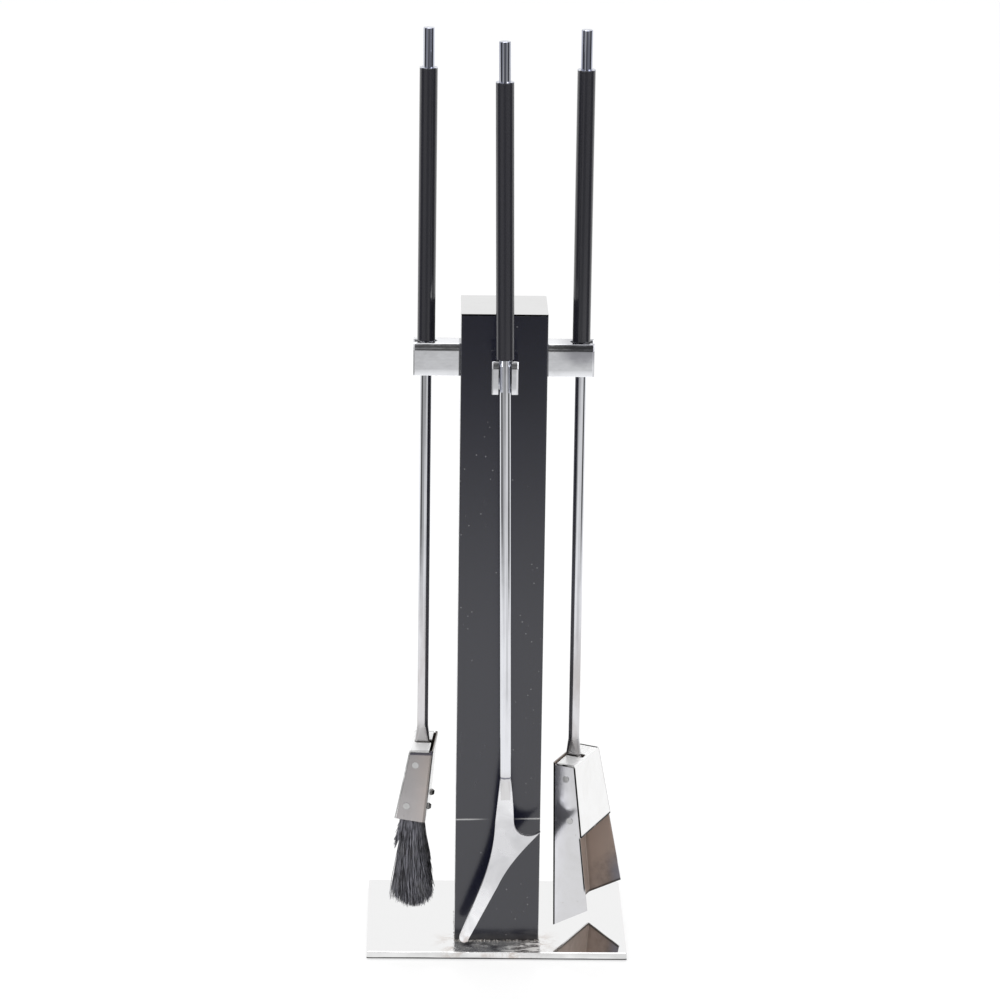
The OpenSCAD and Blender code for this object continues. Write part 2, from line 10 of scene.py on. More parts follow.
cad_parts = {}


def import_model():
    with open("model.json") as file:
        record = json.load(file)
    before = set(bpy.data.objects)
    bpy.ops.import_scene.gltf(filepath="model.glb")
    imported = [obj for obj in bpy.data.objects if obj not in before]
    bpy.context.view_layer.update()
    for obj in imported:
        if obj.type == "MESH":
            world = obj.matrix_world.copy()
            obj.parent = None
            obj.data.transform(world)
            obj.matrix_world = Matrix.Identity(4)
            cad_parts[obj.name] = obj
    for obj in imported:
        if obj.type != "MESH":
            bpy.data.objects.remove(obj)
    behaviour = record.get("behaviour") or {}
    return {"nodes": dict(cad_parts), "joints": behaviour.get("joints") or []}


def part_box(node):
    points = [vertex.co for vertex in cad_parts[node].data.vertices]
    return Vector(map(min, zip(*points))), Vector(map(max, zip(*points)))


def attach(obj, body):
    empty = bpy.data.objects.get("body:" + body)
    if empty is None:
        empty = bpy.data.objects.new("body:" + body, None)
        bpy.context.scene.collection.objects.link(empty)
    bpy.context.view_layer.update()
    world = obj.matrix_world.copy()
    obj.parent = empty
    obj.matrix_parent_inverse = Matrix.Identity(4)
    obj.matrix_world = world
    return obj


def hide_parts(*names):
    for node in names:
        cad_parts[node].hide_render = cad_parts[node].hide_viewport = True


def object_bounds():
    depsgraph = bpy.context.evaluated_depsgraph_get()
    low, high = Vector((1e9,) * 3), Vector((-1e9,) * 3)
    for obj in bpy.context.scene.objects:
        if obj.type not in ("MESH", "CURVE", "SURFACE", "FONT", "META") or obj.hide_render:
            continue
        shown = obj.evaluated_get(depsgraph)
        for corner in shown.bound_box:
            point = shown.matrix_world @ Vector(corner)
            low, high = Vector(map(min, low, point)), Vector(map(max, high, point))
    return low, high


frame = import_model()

◆ Exercise description: Beginning at the first line above, repeat exactly until the line containing "for corner in", which is included.

◆ Final answer:
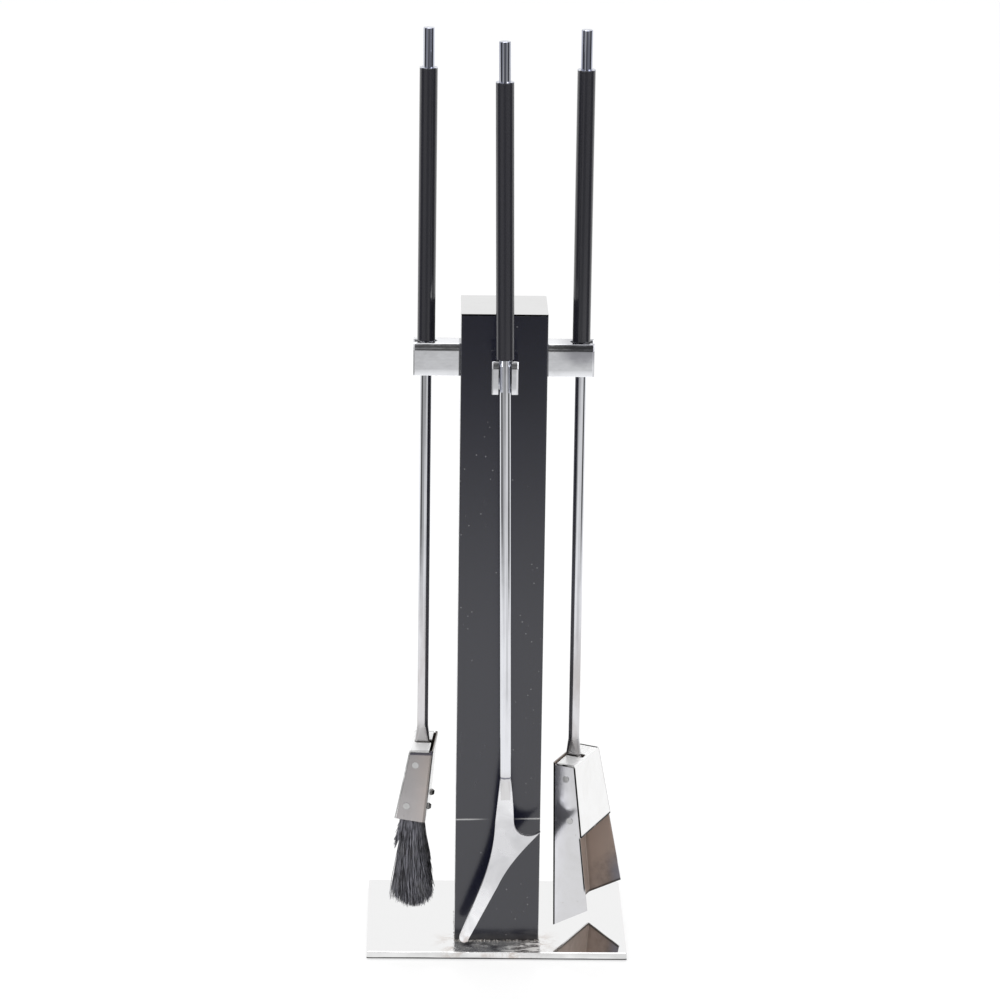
The OpenSCAD and Blender code for this object continues. Write part 2, from line 10 of scene.py on. More parts follow.
cad_parts = {}


def import_model():
    with open("model.json") as file:
        record = json.load(file)
    before = set(bpy.data.objects)
    bpy.ops.import_scene.gltf(filepath="model.glb")
    imported = [obj for obj in bpy.data.objects if obj not in before]
    bpy.context.view_layer.update()
    for obj in imported:
        if obj.type == "MESH":
            world = obj.matrix_world.copy()
            obj.parent = None
            obj.data.transform(world)
            obj.matrix_world = Matrix.Identity(4)
            cad_parts[obj.name] = obj
    for obj in imported:
        if obj.type != "MESH":
            bpy.data.objects.remove(obj)
    behaviour = record.get("behaviour") or {}
    return {"nodes": dict(cad_parts), "joints": behaviour.get("joints") or []}


def part_box(node):
    points = [vertex.co for vertex in cad_parts[node].data.vertices]
    return Vector(map(min, zip(*points))), Vector(map(max, zip(*points)))


def attach(obj, body):
    empty = bpy.data.objects.get("body:" + body)
    if empty is None:
        empty = bpy.data.objects.new("body:" + body, None)
        bpy.context.scene.collection.objects.link(empty)
    bpy.context.view_layer.update()
    world = obj.matrix_world.copy()
    obj.parent = empty
    obj.matrix_parent_inverse = Matrix.Identity(4)
    obj.matrix_world = world
    return obj


def hide_parts(*names):
    for node in names:
        cad_parts[node].hide_render = cad_parts[node].hide_viewport = True


def object_bounds():
    depsgraph = bpy.context.evaluated_depsgraph_get()
    low, high = Vector((1e9,) * 3), Vector((-1e9,) * 3)
    for obj in bpy.context.scene.objects:
        if obj.type not in ("MESH", "CURVE", "SURFACE", "FONT", "META") or obj.hide_render:
            continue
        shown = obj.evaluated_get(depsgraph)
        for corner in shown.bound_box:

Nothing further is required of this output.